▽

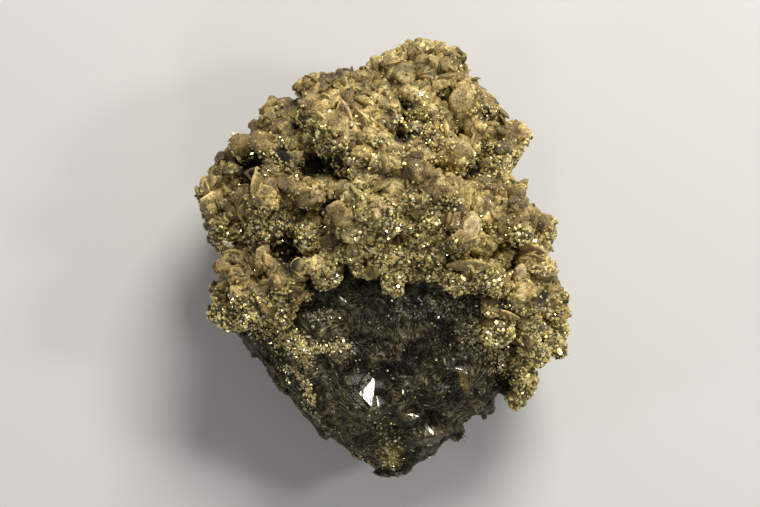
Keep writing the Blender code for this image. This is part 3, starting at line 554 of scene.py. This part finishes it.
def lens_template(segments):
    """A lens crystal: a crowned broad face, a sharp rim and a shallower back."""
    points = [(0.0, 0.0, 1.0)]
    for radius, height in LENS_RINGS:
        for step in range(segments):
            angle = math.tau * step / segments
            points.append((radius * math.cos(angle), radius * math.sin(angle), height))
    points.append((0.0, 0.0, LENS_BACK))
    last = len(points) - 1
    corners = []
    for step in range(segments):
        after = (step + 1) % segments
        corners.append((0, 1 + step, 1 + after))
        for ring in range(len(LENS_RINGS) - 1):
            inner = 1 + ring * segments
            outer = inner + segments
            corners.append((inner + step, outer + step, outer + after))
            corners.append((inner + step, outer + after, inner + after))
        base = last - segments
        corners.append((base + step, last, base + after))
    return np.array(points), np.array(corners)


def painted_rim_light_and_shade(template):
    """How pale each point of a lens is: its thin rim paler as painted light through it, its crown darker, and
    its back darker as painted shade.
    """
    return np.where(template[:, 2] < 0.0, 0.7, 0.76 + 0.9 * np.hypot(template[:, 0], template[:, 1]) ** 6)


def rounded_lozenge(angles, power):
    """The radius at each angle of an outline that is a lozenge at power 1 and a circle at power 2."""
    return (np.abs(np.cos(angles)) ** power + np.abs(np.sin(angles)) ** power) ** (-1.0 / power)


def growth(template, bands_across, radius, dice):
    """How many growth bands out each point of each lens lies, from a random start."""
    reach = np.hypot(template[:, 0], template[:, 1])
    return bands_across * reach * radius[:, None] + dice.uniform(*BAND_STARTS, (len(radius), 1))


def as_triangles(shape):
    """The points and triangles of a shape, which is freed."""
    bmesh.ops.triangulate(shape, faces=shape.faces[:])
    shape.verts.index_update()
    points = np.array([point.co[:] for point in shape.verts])
    corners = np.array([[point.index for point in face.verts] for face in shape.faces])
    shape.free()
    return points, corners


def cube_template():
    shape = bmesh.new()
    bmesh.ops.create_cube(shape, size=1.0)
    return as_triangles(shape)


def octahedron_template():
    points = 0.72 * np.concatenate([np.eye(3), -np.eye(3)])
    corners = []
    for x in (0, 3):
        for y in (1, 4):
            for z in (2, 5):
                inside_out = ((x == 3) + (y == 4) + (z == 5)) % 2
                corners.append((x, z, y) if inside_out else (x, y, z))
    return points, np.array(corners)


# Materials


def new_material(name, colour, roughness, metallic=0.0):
    made = bpy.data.materials.new(name)
    made.use_nodes = True
    surface = made.node_tree.nodes["Principled BSDF"]
    surface.inputs["Base Color"].default_value = (*colour, 1.0)
    surface.inputs["Roughness"].default_value = roughness
    surface.inputs["Metallic"].default_value = metallic
    return made, surface


def wire(made, start, end):
    made.node_tree.links.new(start, end)


def read_values(made, name, output="Fac"):
    node = made.node_tree.nodes.new("ShaderNodeAttribute")
    node.attribute_name = name
    return node.outputs[output]


def object_places(made):
    return made.node_tree.nodes.new("ShaderNodeTexCoord").outputs["Object"]


def noise(made, places, scale, detail=4.0, roughness=0.6, dimensions="3D"):
    """Noise over places, or along a single value, where it makes bands."""
    node = made.node_tree.nodes.new("ShaderNodeTexNoise")
    node.noise_dimensions = dimensions
    node.inputs["Scale"].default_value = scale
    node.inputs["Detail"].default_value = detail
    node.inputs["Roughness"].default_value = roughness
    wire(made, places, node.inputs["W" if dimensions == "1D" else "Vector"])
    return node.outputs["Fac"]


def ramp(made, value, *stops):
    """A colour ramp with its stops as (place, colour)."""
    node = made.node_tree.nodes.new("ShaderNodeValToRGB")
    colours = node.color_ramp.elements
    while len(colours) < len(stops):
        colours.new(0.5)
    for element, (place, colour) in zip(colours, stops):
        element.position = place
        element.color = (*colour, 1.0)
    wire(made, value, node.inputs["Fac"])
    return node.outputs["Color"]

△

Repeat exactly, please, each line from the beginning of the data through the line with "return (np.abs(np.cos(angles)) **" in it, and only those lines.

Written solution:
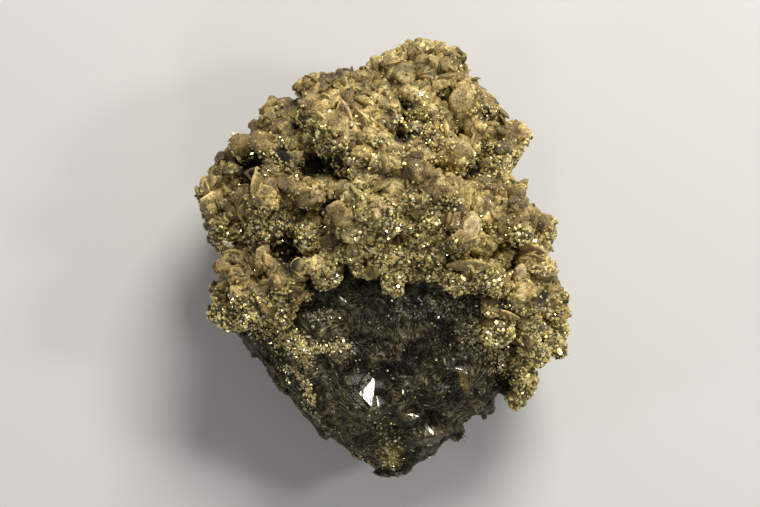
Keep writing the Blender code for this image. This is part 3, starting at line 554 of scene.py. This part finishes it.
def lens_template(segments):
    """A lens crystal: a crowned broad face, a sharp rim and a shallower back."""
    points = [(0.0, 0.0, 1.0)]
    for radius, height in LENS_RINGS:
        for step in range(segments):
            angle = math.tau * step / segments
            points.append((radius * math.cos(angle), radius * math.sin(angle), height))
    points.append((0.0, 0.0, LENS_BACK))
    last = len(points) - 1
    corners = []
    for step in range(segments):
        after = (step + 1) % segments
        corners.append((0, 1 + step, 1 + after))
        for ring in range(len(LENS_RINGS) - 1):
            inner = 1 + ring * segments
            outer = inner + segments
            corners.append((inner + step, outer + step, outer + after))
            corners.append((inner + step, outer + after, inner + after))
        base = last - segments
        corners.append((base + step, last, base + after))
    return np.array(points), np.array(corners)


def painted_rim_light_and_shade(template):
    """How pale each point of a lens is: its thin rim paler as painted light through it, its crown darker, and
    its back darker as painted shade.
    """
    return np.where(template[:, 2] < 0.0, 0.7, 0.76 + 0.9 * np.hypot(template[:, 0], template[:, 1]) ** 6)


def rounded_lozenge(angles, power):
    """The radius at each angle of an outline that is a lozenge at power 1 and a circle at power 2."""
    return (np.abs(np.cos(angles)) ** power + np.abs(np.sin(angles)) ** power) ** (-1.0 / power)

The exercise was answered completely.